Wednesday, 30 Nov 2011 | 9:47 AM ET

A triple whammy this morning: China, coordinated central bank action, and better than expected ADP report.

Stock futures jumped after China eased rules on bank reserves for the first time in three years, signaling they are clearly more concerned about global growth than inflation. The half a percentage point cut lowers the reserve ratio to 21 percent (near record highs). It doesn't sound like much, but when you are dealing with trillions of yuan it does free up cash that can be used to lend to businesses.

Futures surged another 20 points at 8 a.m. ET on coordinated action to lower bank swap rates by a half a percentage point by the Federal Reserve , the European Central Bank , the Bank of Japan, the Bank of England, the Swiss National Bank, and Bank of Canada, effective Dec. 5.

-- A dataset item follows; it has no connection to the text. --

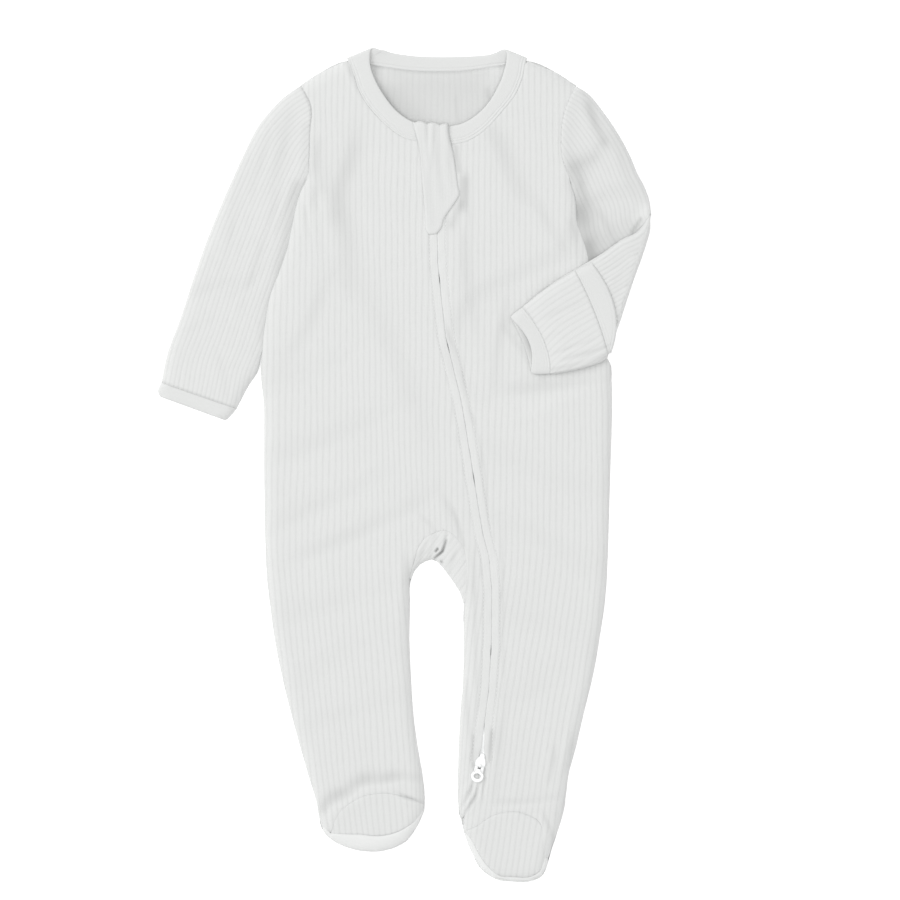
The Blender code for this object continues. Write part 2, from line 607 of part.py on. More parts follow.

The key word is confidence. The central banks are trying to instill confidence in U.S. banks to lend dollars to their European counterparts. How to get the holders of those dollars to start lending? Lowering bank swap rates is a help because the return they were getting was not adequate enough to compensate for the risk. In a swap, the U.S. banks are giving dollars in exchange for euros (usually nine months to one year increments).

European bank stocks are up 5 to 9 percent.

The euro is up 1.3 percent against the dollar, while U.S. 10-year Treasury yields have risen and are now over 2 percent.

Futures were little changed earlier in the morning. A meeting of euro zone finance ministers has produced little: the European Financial Stability Facility (EFSF) appears to have little additional firepower. Overnight reports that Italian Prime Minister Mario Monti had met with International Monetary Fund (IMF) officials also did little to move markets. Reports over the weekend that there may be an IMF rescue package in excess of 400 billion euros ($539 billion) for Italy have been largely dismissed; the IMF simply does not have that kind of money, unless there is a substantial global recapitalization of that organization.

Still, any involvement by the IMF is welcome. Monti needs some cover for the coming austerity program he is going to steer through the Italian parliament — what better way to get it than by initiating an aide package from the IMF that comes with the usual tough conditions, then blaming the IMF for the austerity?

Not that austerity will help Italy: as Nouriel Roubini points out in today's Financial Times, Italy will need a surplus of 5 percent of gross domestic product(GDP) just to stabilize its debt. But growth will likely be negative in 2012, and the austerity measures that will be imposed by the ECB, Germany, and — likely — the IMF "will turn recession into depression," Roubini says. Roubini's alternative is to deal with the core problem: Italy's debt to GDP ratio of 120 percent should be reduced to at least 90 percent by issuing par bonds with a long maturity and a low enough coupon to reduce the net present value by 25 percent.

Elsewhere:

1. Stock futures popped a few points more at 8:15 a.m. ET as the ADP employment change for November came in much stronger than expected, a good indicator for the nonfarm payroll reports out Friday.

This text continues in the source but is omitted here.